There are two very important points that I want to make here. Number one is with regard to the last sentence in that story, “I never dreamed of such happiness as this, while I was an ugly duckling!” The Truth is that he was never an ugly duckling! He was never a duck at all! He only thought he was a duck because his circumstances had told him he was a duck. The truth – that he was really a swan – was there all along, he just needed to find it for himself.

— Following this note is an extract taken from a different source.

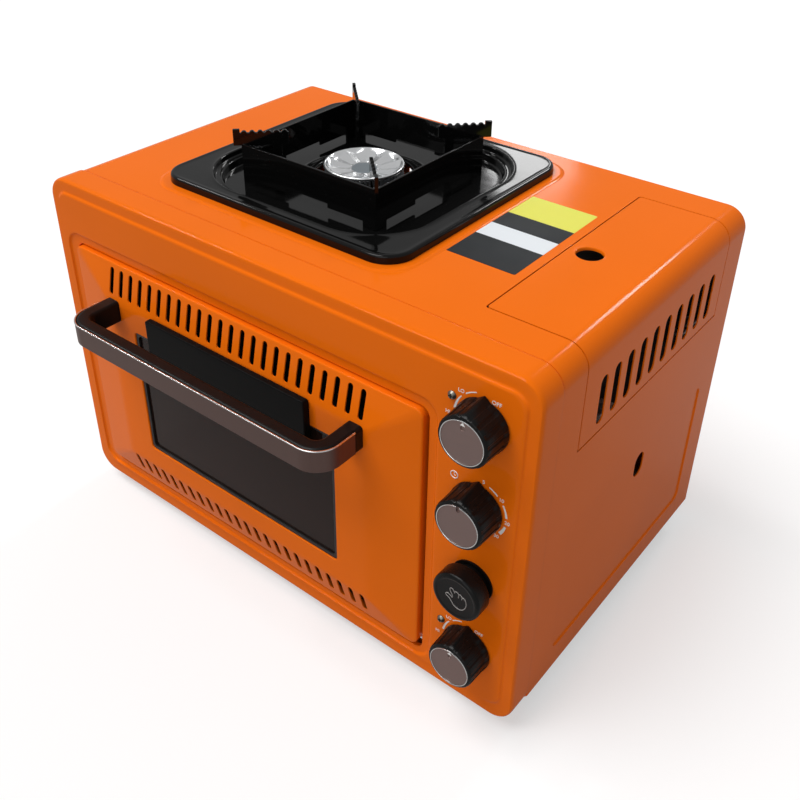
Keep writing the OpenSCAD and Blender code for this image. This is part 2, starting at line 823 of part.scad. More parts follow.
module safety_stem() {
  color(galvanised) place() translate([control_x, 0, safety_z]) rotate([-90, 0, 0])
    translate([0, 0, 5]) cylinder(d = shaft_d, h = 26);
}

// Cartridge bay

module bay_pan() {
  t = 1;
  x1 = body_w - 3 * sheet;
  color(galvanised) place() difference() {
    intersection() {
      translate([bay_x, bay_y, bay_z]) cube([x1 - bay_x, bay_back - bay_y, top_z - sheet - bay_z]);
      along_y(bay_y, bay_back) wrap_outline(2 * sheet + 0.2, side_z);
    }
    translate([bay_x + t, bay_y + t, bay_z + t]) cube([body_w, bay_back - bay_y - 2 * t, body_h]);
    // Way in for the regulator's neck
    translate([cart_x, bay_y - 1, cart_z]) rotate([-90, 0, 0]) cylinder(d = 30, h = 4);
    // Drain slots in the floor
    for (i = [0:6]) along_z(bay_z - 1, bay_z + 2) upright_slot(bay_x + 60, 90 + i * 28, 104 + i * 28, 5);
  }
}

module cartridge_cradle() {
  rail_h = cart_z - sqrt(cart_r * cart_r - 15 * 15) - bay_z - 1.4;
  color(galvanised) place() {
    translate([cart_x - 24, 104, bay_z + 1]) cube([48, 170, 1.2]);
    for (x = [cart_x - 18, cart_x + 15]) translate([x, 110, bay_z + 1]) cube([3, 158, rail_h]);
    // Stop behind the cartridge
    translate([cart_x - 18, 289.5, bay_z + 1]) cube([36, 1.5, 30]);
  }
}

module pressure_regulator() {
  color(brass) place() translate([cart_x, bay_y + 1, cart_z]) rotate([-90, 0, 0]) {
    cylinder(d = 46, h = 16);
    translate([0, 0, 16]) cylinder(d = 36, h = 10);
    translate([0, 0, 26]) difference() {
      cylinder(d = 24, h = 8);
      translate([0, 0, 2]) cylinder(d = 12, h = 8);
    }
    translate([0, 0, -8.5]) cylinder(d = 18, h = 9.5);
  }
}

module gas_pipes() {
  d = 6;
  reg_y = bay_y - 5;
  color([0.75, 0.45, 0.25]) place() {
    // From the regulator down to the safety valve
    bent_pipe([[cart_x - 8.9, reg_y, cart_z], [436, reg_y, cart_z], [436, reg_y, 150],
      [436, 37, 150], [460, 37, 150]], d);
    // From the safety valve down to the oven valve
    bent_pipe([[460, 37, 126], [446, 37, 126], [446, 37, oven_z], [457, 37, oven_z]], d);
    // From the oven valve to the oven burner
    bent_pipe([[control_x, 56, oven_z], [control_x, 155, oven_z], [control_x, 155, 34],
      [liner_x + liner_w + 11, 155, 34]], d);
    // From the stove valve to the mixer tube
    bent_pipe([[457, 38, stove_z + 6], [404, 38, stove_z + 6]], d);
  }
}

module cartridge_lid() {
  y0 = lid_y;
  y1 = lid_back;
  color(paint) place() difference() {
    along_y(y0, y1) difference() {
      intersection() {
        wrap_outline(sheet, side_z);
        translate([lid_x, lid_z + 0.8]) square([body_w, body_h]);
      }
      wrap_outline(2 * sheet, side_z - 1);
    }
    translate([finger_x, finger_y, top_z - 5]) cylinder(d = finger_d, h = 10);
    for (i = [0:lid_slots - 1])
      along_x(body_w - 6, body_w + 1)
        upright_slot((y0 + y1) / 2 + 2.5 + (i - (lid_slots - 1) / 2) * lid_pitch, 250, 292, 10.5);
  }
}

module lid_knuckles() {
  color(galvanised) place() for (y = [92, 242]) difference() {
    union() {
      translate([lid_hinge_x, y, lid_hinge_z]) rotate([-90, 0, 0]) cylinder(r = 2.9, h = 18);
      translate([lid_hinge_x, y, lid_hinge_z - 1]) cube([body_w - 2 * sheet - lid_hinge_x, 18, 3.5]);
      translate([body_w - 3.2 * sheet, y, lid_hinge_z - 1]) cube([1.2 * sheet, 18, 4.6]);
    }
    translate([lid_hinge_x, y - 1, lid_hinge_z]) rotate([-90, 0, 0])
      cylinder(d = lid_pin_d + 2 * running_gap, h = 20);
  }
}

module lid_brackets() {
  color(galvanised) place() for (y = [86, 110.5, 236, 260.5]) difference() {
    union() {
      translate([lid_hinge_x, y, lid_hinge_z]) rotate([-90, 0, 0]) cylinder(r = 2.9, h = 5.5);
      // Arm from the left, clear of the lid's lower edge as it swings under the pin
      translate([lid_hinge_x - 9, y, lid_hinge_z - 0.5]) cube([9, 5.5, 2.9]);
      translate([lid_hinge_x - 9, y, bay_z + 1]) cube([2.4, 5.5, lid_hinge_z - bay_z + 1.4]);
    }
    translate([lid_hinge_x, y - 1, lid_hinge_z]) rotate([-90, 0, 0]) cylinder(d = lid_pin_d, h = 8);
  }
}

module lid_pin() {
  color(galvanised) place()
    for (y = [86, 236]) translate([lid_hinge_x, y, lid_hinge_z]) rotate([-90, 0, 0])
      cylinder(d = lid_pin_d, h = 30);
}

// Hob

module mixer_tube() {
  run = (mixer_to - mixer_from) / norm(mixer_to - mixer_from);
  color(galvanised) place() difference() {
    union() {
      rod(mixer_from, mixer_to - run * 20, mixer_d);
      translate(mixer_from) rotate([0, 90, atan2(run[1], run[0])]) cylinder(d1 = 28, d2 = mixer_d, h = 14);
    }
    rod(mixer_from - run * 2, mixer_to - run * 10, mixer_d - 3);
  }
}

module burner_cup() {
  color([0.62, 0.63, 0.64]) place() translate([hob_x, hob_y, 0]) difference() {
    union() {
      translate([0, 0, 274]) cylinder(d = 46, h = 30);
      translate([0, 0, 304]) cylinder(d1 = 46, d2 = 62, h = 12);
      translate([0, 0, 316]) cylinder(d = 62, h = 12);
    }
    translate([0, 0, 276]) cylinder(d = 40, h = 60);
    translate([0, 0, 318]) cylinder(d = 56, h = 30);
    translate([-hob_x, -hob_y, 0]) rod(mixer_from, mixer_to, mixer_d);
  }
}

module burner_head() {
  r = burner_d / 2;
  color([0.80, 0.81, 0.83]) place() translate([hob_x, hob_y, 328]) difference() {
    // Dished top, lowest at its centre disc
    rotate_extrude() polygon([
      [0, 0], [r - 5, 0], [r - 5, 1], [r - 1.2, 2.5], [r - 1.2, 9.5], [r, 10.3], [r, 12],
      [r - 0.8, 13], [r - 2, 13], [12.5, 7.8], [11.5, 7.5], [0, 7.5]
    ]);
    // Flutes fanning out from the centre disc
    for (i = [0:flute_count - 1]) rotate(i * 360 / flute_count) translate([13, 0, 8.5])
      rotate([0, 90 - 19, 0]) cylinder(r1 = 0.4, r2 = 3.4, h = 21, $fn = 24);
    // Flame ports round the rim
    for (i = [0:35]) rotate(i * 10) translate([r - 3.5, -1, 3.5]) cube([6, 2, 5]);
    translate([0, 0, -1]) cylinder(r = r - 9, h = 7);
  }
}

module stove_electrode() {
  color([0.92, 0.90, 0.86]) place() translate([hob_x + 38, hob_y + 12, 0]) {
    translate([0, 0, 300]) cylinder(d = 6, h = 31);
    translate([0, 0, 331]) cylinder(d = 2, h = 4);
  }
}

module tray_rounded(inset, r) {
  rounded(hob_x - tray_w / 2 + inset, hob_y - tray_d / 2 + inset,
    hob_x + tray_w / 2 - inset, hob_y + tray_d / 2 - inset, r);
}

module basin_rounded(grow, r) {
  rounded(hob_x - basin_w / 2 - grow, hob_y - basin_d / 2 - grow,
    hob_x + basin_w / 2 + grow, hob_y + basin_d / 2 + grow, r);
}

module drip_tray() {
  t = 1.4;
  color(gloss_black) place() difference() {
    union() {
      // Rim with a rounded upper edge
      hull() {
        along_z(tray_z, rim_z - 2.5) tray_rounded(0, 25);
        along_z(rim_z - 1, rim_z - 0.9) tray_rounded(0.9, 24.1);
        along_z(rim_z - eps, rim_z) tray_rounded(2.6, 22.4);
      }
      along_z(basin_z - t, tray_z + 1) basin_rounded(t - ledge_w, basin_r + t - ledge_w);
    }
    // Hollow under the rim
    difference() {
      along_z(tray_z - 1, rim_z - t) tray_rounded(t, 25 - t);
      along_z(tray_z - 2, rim_z + 1) basin_rounded(t, basin_r + t);
    }
    // Hollow under the ledge
    difference() {
      along_z(tray_z - 1, ledge_z - t) basin_rounded(t + 0.5, basin_r + t + 0.5);
      along_z(tray_z - 2, rim_z + 1) basin_rounded(t - ledge_w, basin_r + t - ledge_w);
    }
    // Basin with a ledge half way down
    along_z(basin_z, rim_z + 1) basin_rounded(-ledge_w, basin_r - ledge_w);
    along_z(ledge_z, rim_z + 1) basin_rounded(0, basin_r);
    // Hole for the burner
    translate([hob_x, hob_y, basin_z - 5]) cylinder(r = burner_hole_r, h = 20);
  }
  // Raised collar round the burner
  color(gloss_black) place() translate([hob_x, hob_y, basin_z]) difference() {
    cylinder(r1 = well_r, r2 = burner_hole_r + 3, h = 6);
    translate([0, 0, -1.4]) cylinder(r1 = well_r - 1.4, r2 = burner_hole_r + 1.6, h = 6);
    translate([0, 0, -1]) cylinder(r = burner_hole_r, h = 9);
  }
}

// One side of the pan support's square: a strip with feet and shallow notches along its foot
module support_strip() {
  half = support_side / 2;
  foot = basin_z;
  translate([-half, -half, 0]) along_y(0, strip_t) difference() {
    translate([0, foot]) square([support_side, support_z1 - foot]);
    translate([14, foot - 1]) square([38, support_z0 - foot + 1]);
    translate([support_side - 52, foot - 1]) square([38, support_z0 - foot + 1]);
    translate([52, foot - 1]) square([support_side - 104, support_z0 - foot + 5]);
  }
}

// Diagonal arm, drawn from the centre outwards, with rounded teeth, a raised outer end and a leg
// inside the square
module support_arm() {
  corner = support_side / 2 * sqrt(2);
  inner = corner - 41;
  outer = corner + 6.5;
  arm_z0 = support_z1 - 1;
  end_w = 6;
  teeth = 6;
  tooth_r = 2.6;
  pitch = (outer - end_w - inner) / teeth;
  translate([0, 1.5, 0]) rotate([90, 0, 0]) linear_extrude(3) {
    translate([inner, arm_z0]) square([outer - inner, arm_top - 2 - arm_z0]);
    translate([outer - end_w, arm_z0]) square([end_w, arm_top + 1.5 - arm_z0]);
    translate([inner + 6, support_z0 + 2]) square([8, arm_top - support_z0 - 8]);
    for (i = [0:teeth - 1]) translate([inner + (i + 0.5) * pitch, arm_top - tooth_r]) circle(tooth_r);
  }
}

module pan_support() {
  color(gloss_black) place() translate([hob_x, hob_y, 0]) {
    for (a = [0, 90, 180, 270]) rotate(a) {
      support_strip();
      rotate(45) support_arm();
    }
  }
}

cabinet_shell();
front_bezel();
back_panel();
base_pan();
rubber_feet();
front_screws();
back_screws();
oven_liner();
flame_spreader();
oven_burner_tube();
oven_electrode();
bay_pan();
cartridge_cradle();
pressure_regulator();
gas_pipes();
stove_valve();
oven_valve();
timer_movement();
safety_valve();
safety_collar();
hinge_brackets();
lid_brackets();
lid_pin();
mixer_tube();
burner_cup();
burner_head();
stove_electrode();
door_panel();
door_inner_panel();
window_glass();
window_edge();
glass_retainer();
heat_shield();
handle_bar();
handle_strip();
handle_screws();
hinge_pins();
wire_rack();
stove_knob();
stove_disc();
stove_shaft();
timer_knob();
timer_disc();
timer_shaft();
oven_knob();
oven_disc();
oven_shaft();
safety_button();
safety_stem();
cartridge_lid();
lid_knuckles();
drip_tray();
pan_support();
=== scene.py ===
"""Builds the looks of a camp oven with a one-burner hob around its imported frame.

Shapes are drawn in the cabinet's own millimetres: x from its left side, y from the front border
towards the back, z from the foot of the front bezel. at() turns them into the frame's metres.
"""

import json
import math
from types import SimpleNamespace

import bmesh
import bpy
from bpy.props import FloatProperty, FloatVectorProperty, IntProperty, PointerProperty
from mathutils import Matrix, Vector

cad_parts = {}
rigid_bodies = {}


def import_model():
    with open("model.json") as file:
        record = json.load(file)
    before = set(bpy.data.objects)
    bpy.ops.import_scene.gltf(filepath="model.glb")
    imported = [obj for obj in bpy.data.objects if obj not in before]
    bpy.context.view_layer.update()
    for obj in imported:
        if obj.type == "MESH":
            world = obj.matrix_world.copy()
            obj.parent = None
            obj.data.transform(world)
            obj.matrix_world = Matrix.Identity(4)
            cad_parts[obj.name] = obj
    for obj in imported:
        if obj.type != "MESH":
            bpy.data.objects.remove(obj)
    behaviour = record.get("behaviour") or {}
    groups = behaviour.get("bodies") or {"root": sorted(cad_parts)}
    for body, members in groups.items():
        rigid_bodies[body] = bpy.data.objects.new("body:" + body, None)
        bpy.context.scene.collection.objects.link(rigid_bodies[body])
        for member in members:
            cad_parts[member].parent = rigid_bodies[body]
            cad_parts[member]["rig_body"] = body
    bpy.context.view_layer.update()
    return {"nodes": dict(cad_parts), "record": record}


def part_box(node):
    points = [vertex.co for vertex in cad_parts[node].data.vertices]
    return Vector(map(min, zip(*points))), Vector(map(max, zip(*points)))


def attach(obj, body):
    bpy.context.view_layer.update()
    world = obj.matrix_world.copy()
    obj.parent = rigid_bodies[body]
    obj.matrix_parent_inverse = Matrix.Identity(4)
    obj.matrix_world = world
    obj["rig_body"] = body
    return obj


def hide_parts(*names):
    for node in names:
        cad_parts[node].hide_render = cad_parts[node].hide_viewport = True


bl_info = {
    "name": "Camp oven",
    "version": (1, 0, 0),
    "blender": (4, 5, 0),
    "location": "View3D > Sidebar > Camp oven",
    "description": "Builds a camp oven's visible pieces around its packed frame",
    "category": "Object",
}

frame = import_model()
SLOT_OF = {row["node"]: row["material_slot"] for row in frame["record"]["subparts"]}

# The cabinet's frame, taken from the bezel's box
MM = 0.001
PANEL_RISE = 2.0
BEZEL_LOW, BEZEL_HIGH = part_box("front_bezel")
ORIGIN = Vector((BEZEL_LOW.x, BEZEL_LOW.y + PANEL_RISE * MM, BEZEL_LOW.z))
BODY_W = (BEZEL_HIGH.x - BEZEL_LOW.x) / MM
BODY_H = (BEZEL_HIGH.z - BEZEL_LOW.z) / MM
BEZEL_D = (BEZEL_HIGH.y - ORIGIN.y) / MM


def at(x, y, z):
    """A place in the cabinet's millimetres, in the frame's metres."""
    return ORIGIN + Vector((x, y, z)) * MM


def spot(node):
    """Lowest and highest corners of a CAD node, in the cabinet's millimetres."""
    return [(corner - ORIGIN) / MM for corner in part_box(node)]


# Settings


def length(name, default, description):
    """A length property that is given in millimetres and kept in metres."""
    return FloatProperty(
        name=name, description=description, default=default * MM, subtype="DISTANCE", unit="LENGTH"
    )


def tint(name, default, description):
    return FloatVectorProperty(
        name=name, description=description, default=default, size=3, min=0, max=1, subtype="COLOR"
    )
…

And the second point I’d like to make is this: He never would have been accepted into that group of swans if he hadn’t first accepted himself for what he was. He had to do that before he could even begin to take the steps needed to get himself moving in their direction. And if he hadn’t been able to accept himself for what he was in the first place, he would have continued to believe what the circumstances of his life had always told him, and he would have turned around and walked the other way, never knowing the truth – always living his life as less than he really was.
So what’s our Truth here? The Truth is that it’s never too late for us to accept ourselves for who we really are. It’s never too late for us to stop pretending to be something we’re not, just so we can fit in somewhere or get someone to love us. The Truth is that we are all SWANs and we all deserve to live lives of beauty and happiness! That is the Truth – I know it for my Self and I now live my life from that place of Knowing.
The biggest and most profound decision I have ever made was on the Greyhound bus on the way to Arizona. That decision was: “I want to be who I really am, not what everyone else says I am or thinks I should be. I now accept myself as myself and for myself, and I know that it’s okay for me to live my life the way I want to live it. It’s okay for me to be happy!”
That decision opened up a whole new way of living for me. And now when I look at myself in the mirror, I don’t see ugliness, or a duck, any more. The Truth is that I was never a duck. I have always been a swan, I just needed to figure that out for myself. And as soon as I did that, my whole life changed.
I am – and you are, too – Somebody Worth Accepting Now!"